Elvis should have put a stop to this stuff, but the revolution came slowly. 'She even kisses me like you used to do,' he sang, nicely but a little politely, in 1962, 'she's everything a man could want, but she's not you'. Meanwhile the Beatles were laying down their first tracks. In kisses as in most things, they tell the story of their times. Dust off the early albums and the kisses come tumbling out. 'I got lips that long to kiss you' ('From Me to You'). 'And when I wanna kiss you, yeh' ('All I've Got to Do'). 'Close your eyes and I'll kiss you/Tomorrow I'll miss you' ('All My Loving'). 'The kiss my lover brings/She brings to me' ('And I Love Her'). And then it stops: suddenly, in the middle of 1964. I'm sure there's a kiss somewhere in a Beatles song in the remaining six years of the group's existence, but I couldn't find it. It's as if Larkin was right, sexual intercourse had just begun, and kissing smacked of innocence. So it joined the Dansette, the milk bar and the high-school hop in rock's back pages.

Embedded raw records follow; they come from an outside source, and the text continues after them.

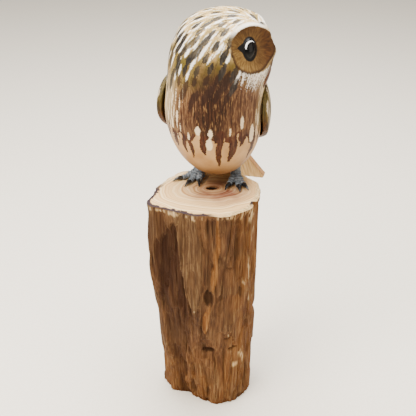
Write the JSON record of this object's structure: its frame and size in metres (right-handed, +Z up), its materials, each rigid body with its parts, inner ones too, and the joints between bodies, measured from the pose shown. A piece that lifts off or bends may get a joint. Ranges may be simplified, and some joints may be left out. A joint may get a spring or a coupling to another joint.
{
  "type": "owl figurine",
  "caption": "Carved and painted wooden owl with its head turned aside, pinned by its feet to the sanded top of an upright sawn log.",
  "frame": {"origin": "centre of the log's sawn foot, on the surface it stands on", "axes": "+Z up; -Y towards the onlooker in front, +X to the onlooker's right"},
  "size_m": [0.1177, 0.1354, 0.394],
  "materials": {
    "rough_log": "split and weathered sides, sanded top",
    "painted_wood": "hand painted and varnished",
    "dark_wood": "stained and varnished",
    "eye_gloss": "gloss black dome",
    "dowel_wood": "raw",
    "pale_wood": "satin varnish",
    "foot_cast": "painted resin, satin",
    "claw_gloss": "gloss black",
    "steel_pin": "plain drawn rod"
  },
  "bodies": {
    "root": {"log": "rough_log", "owl_body": "painted_wood", "beak": "dark_wood", "eye_left": "eye_gloss", "eye_right": "eye_gloss", "wing_left": "painted_wood", "wing_right": "painted_wood", "wing_dowels_left": "dowel_wood", "wing_dowels_right": "dowel_wood", "tail": "pale_wood", "foot_left": "foot_cast", "foot_right": "foot_cast", "claw_left_1": "claw_gloss", "claw_left_2": "claw_gloss", "claw_left_3": "claw_gloss", "claw_left_4": "claw_gloss", "claw_right_1": "claw_gloss", "claw_right_2": "claw_gloss", "claw_right_3": "claw_gloss", "claw_right_4": "claw_gloss", "leg_pin_left": "steel_pin", "leg_pin_right": "steel_pin"}
  },
  "joints": []
}
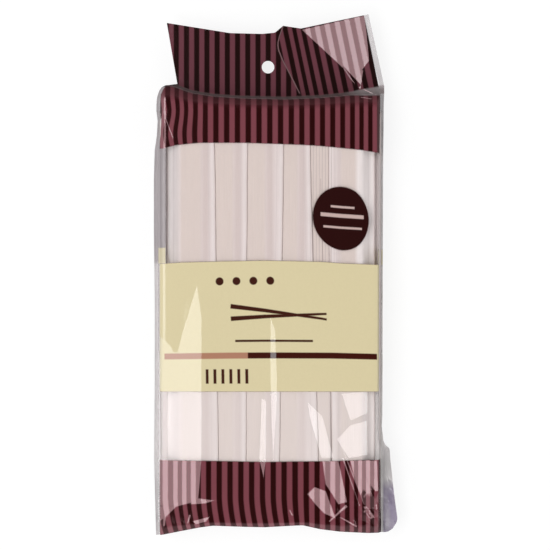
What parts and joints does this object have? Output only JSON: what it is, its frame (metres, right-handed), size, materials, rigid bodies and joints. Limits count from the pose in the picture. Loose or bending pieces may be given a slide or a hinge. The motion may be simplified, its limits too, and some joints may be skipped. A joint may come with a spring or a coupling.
{
  "type": "header bag of paper-wrapped wooden chopsticks",
  "caption": "Sealed clear film header bag with a hang hole, striped ends and a plain band, holding a flat bundle of paper-sleeved split wooden chopstick pairs.",
  "frame": {"origin": "on the flat back of the bag, under the middle of the bundle of sleeves", "axes": "+X across the pack to the right of its printed front, +Y along it towards the header with the hang hole, +Z out of the front"},
  "size_m": [0.1228, 0.2613, 0.029],
  "materials": {
    "film": "clear glossy film, printed with dark and rose stripes at both ends, a cream band and a dark round spot",
    "paper": "thin matte white paper, slightly see-through",
    "wood": "bare pale split wood, fine straight grain"
  },
  "bodies": {
    "root": {"film_bag": "film", "paper_sleeve_1_1": "paper", "paper_sleeve_1_2": "paper", "paper_sleeve_1_3": "paper", "paper_sleeve_1_4": "paper", "paper_sleeve_1_5": "paper", "paper_sleeve_1_6": "paper", "paper_sleeve_2_1": "paper", "paper_sleeve_2_2": "paper", "paper_sleeve_2_3": "paper", "paper_sleeve_2_4": "paper", "paper_sleeve_2_5": "paper", "paper_sleeve_2_6": "paper", "paper_sleeve_3_1": "paper", "paper_sleeve_3_2": "paper", "paper_sleeve_3_3": "paper", "paper_sleeve_3_4": "paper", "paper_sleeve_3_5": "paper", "paper_sleeve_3_6": "paper", "paper_sleeve_4_1": "paper", "paper_sleeve_4_2": "paper", "paper_sleeve_4_3": "paper", "paper_sleeve_4_4": "paper", "paper_sleeve_4_5": "paper", "paper_sleeve_4_6": "paper", "paper_sleeve_5_1": "paper", "paper_sleeve_5_2": "paper", "paper_sleeve_5_3": "paper", "paper_sleeve_5_4": "paper", "paper_sleeve_5_5": "paper", "paper_sleeve_5_6": "paper", "chopstick_pairs_layer_1": "wood", "chopstick_pairs_layer_2": "wood", "chopstick_pairs_layer_3": "wood", "chopstick_pairs_layer_4": "wood", "chopstick_pairs_layer_5": "wood"}
  },
  "joints": []
}
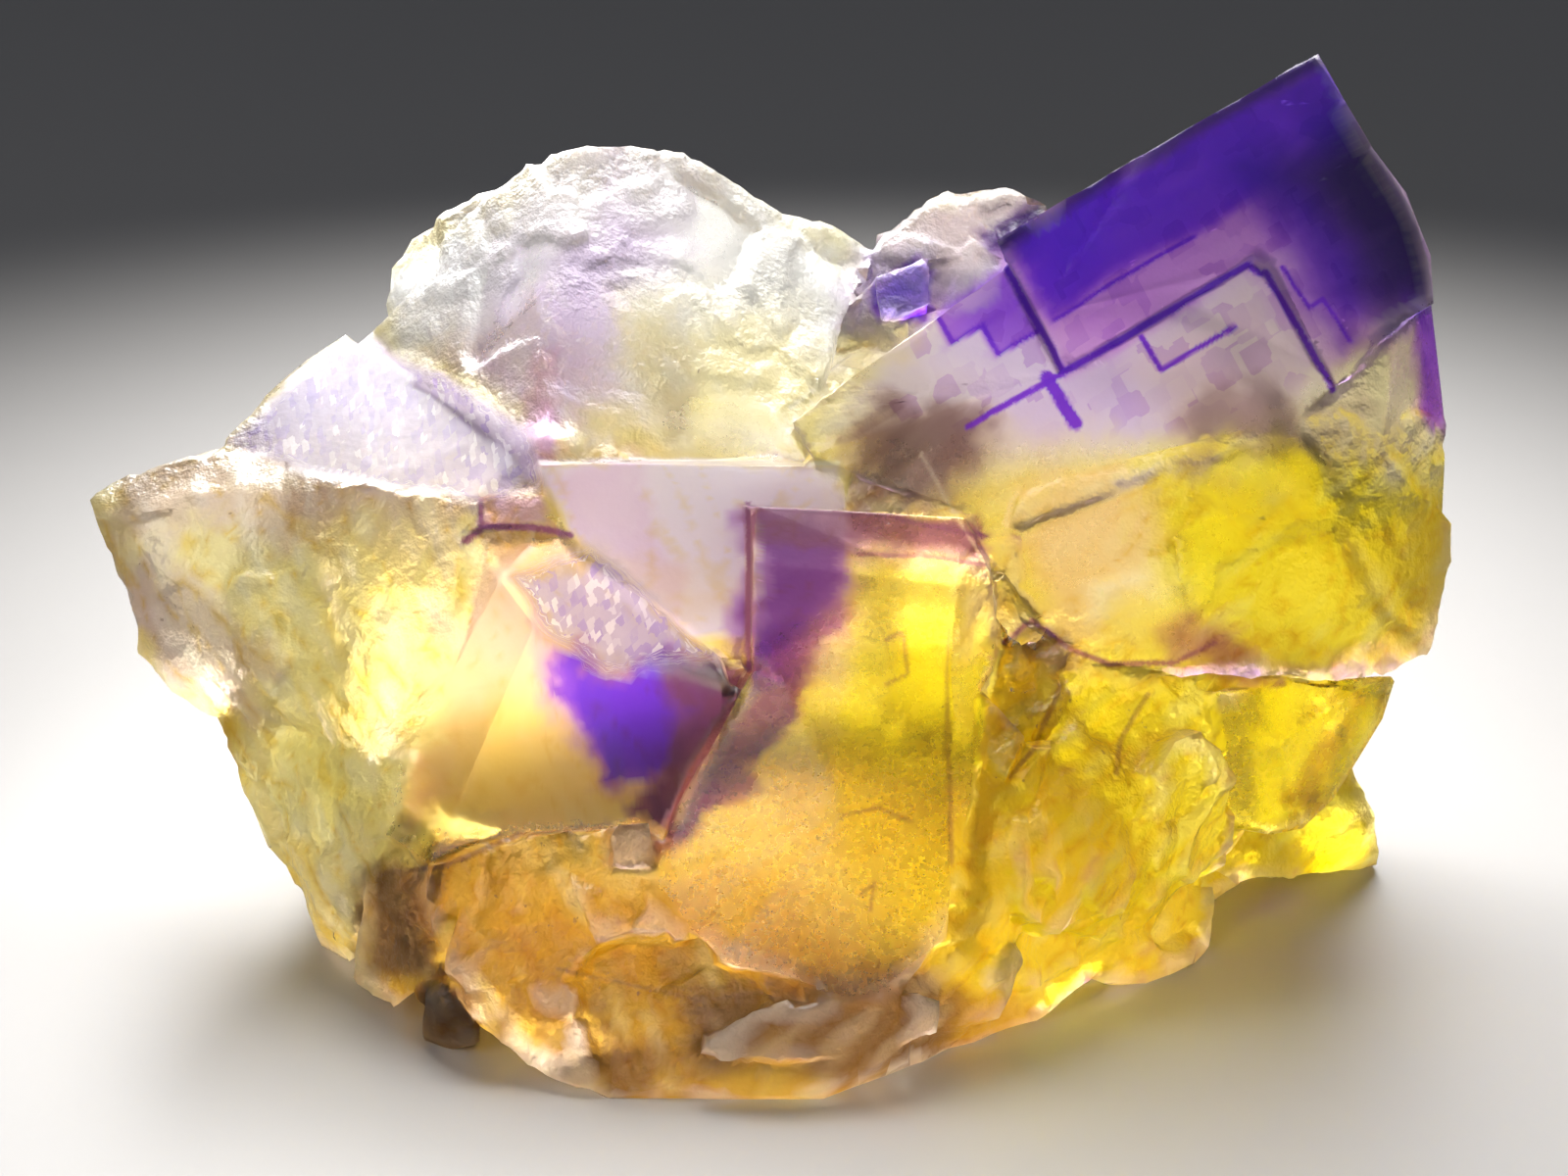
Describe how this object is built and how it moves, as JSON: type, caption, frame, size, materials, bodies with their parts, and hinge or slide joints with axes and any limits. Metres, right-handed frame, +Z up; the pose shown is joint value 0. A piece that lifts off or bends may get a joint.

This wasn't a bad thing. There's a problem with singing about kissing. Songs are supposed to propel you towards a kiss, not make you think about it. If music be the food of love, it be not the cookery book as well. To talk about it is to be unromantic, as Will Powers (a pen-name for the rock photographer Lynn Goldsmith) showed with the 1983 novelty hit 'Kissing with Confidence'. It wasn't a novelty for long, and it wasn't an aphrodisiac for a moment.

Fairground Attraction came close to getting it right. They called their debut album First of a Million Kisses, and put Elliott Erwitt's famous picture of a kiss in a wing mirror on the cover. There was no title track, just a little song called 'Allelujah', spun around the line 'we'll kiss the first of a million kisses'. A million because that's how many a couple are reckoned to exchange in a lifetime of love. The confidence is touching. Especially as the group's nucleus - a woman and a man - promptly split.

There are other great xxxceptions to the rule, starting with 'Kiss', by Prince, or Tom Jones and the Art of Noise, depending on whether you want something light and teasing or full and throaty. Either way, you get a classic single: succinct, faintly camp, and, perhaps mercifully, too fast to slow-dance to.

Less famous, but no less winning, is 'One Kiss', by Bryan Ferry: a modest roller from 1977, with a chorus that is both dry and seductive ('One kiss, one for the road, what is more/One kiss, roughly expressing/All that lips are for'). But the best kissers in pop are the Crystals, with Phil Spector. 'Then He Kissed Me' is not so much a song as a story, a whole romance from dancefloor to altar, pulled along by a rhythm section that thinks it's a coach and four. 'He kissed me in a way that I've never been kissed before/He kissed me in a way that I wanna be kissed for evermore . . . '

Everyone knows that song. Not a lot of people know 'He Hit Me (It Felt Like a Kiss)', also by the Crystals. Written by Carole King and her husband Gerry Goffin, it was recorded in June 1962, a year before 'Then He Kissed Me', and Music Master reveals that no one has touched it since. It isn't hard to see why, but the sentiment is not what it seems. 'He hit me, and I knew he loved me/If he didn't care for me, I could have never made him mad/But he hit me, and I was glad.' In a flash he's taken her in his arms 'with all the tenderness there is', and the gentle sparring of the music has built to a knockout of tinny strings. The song was not a single, but it feels like a hit.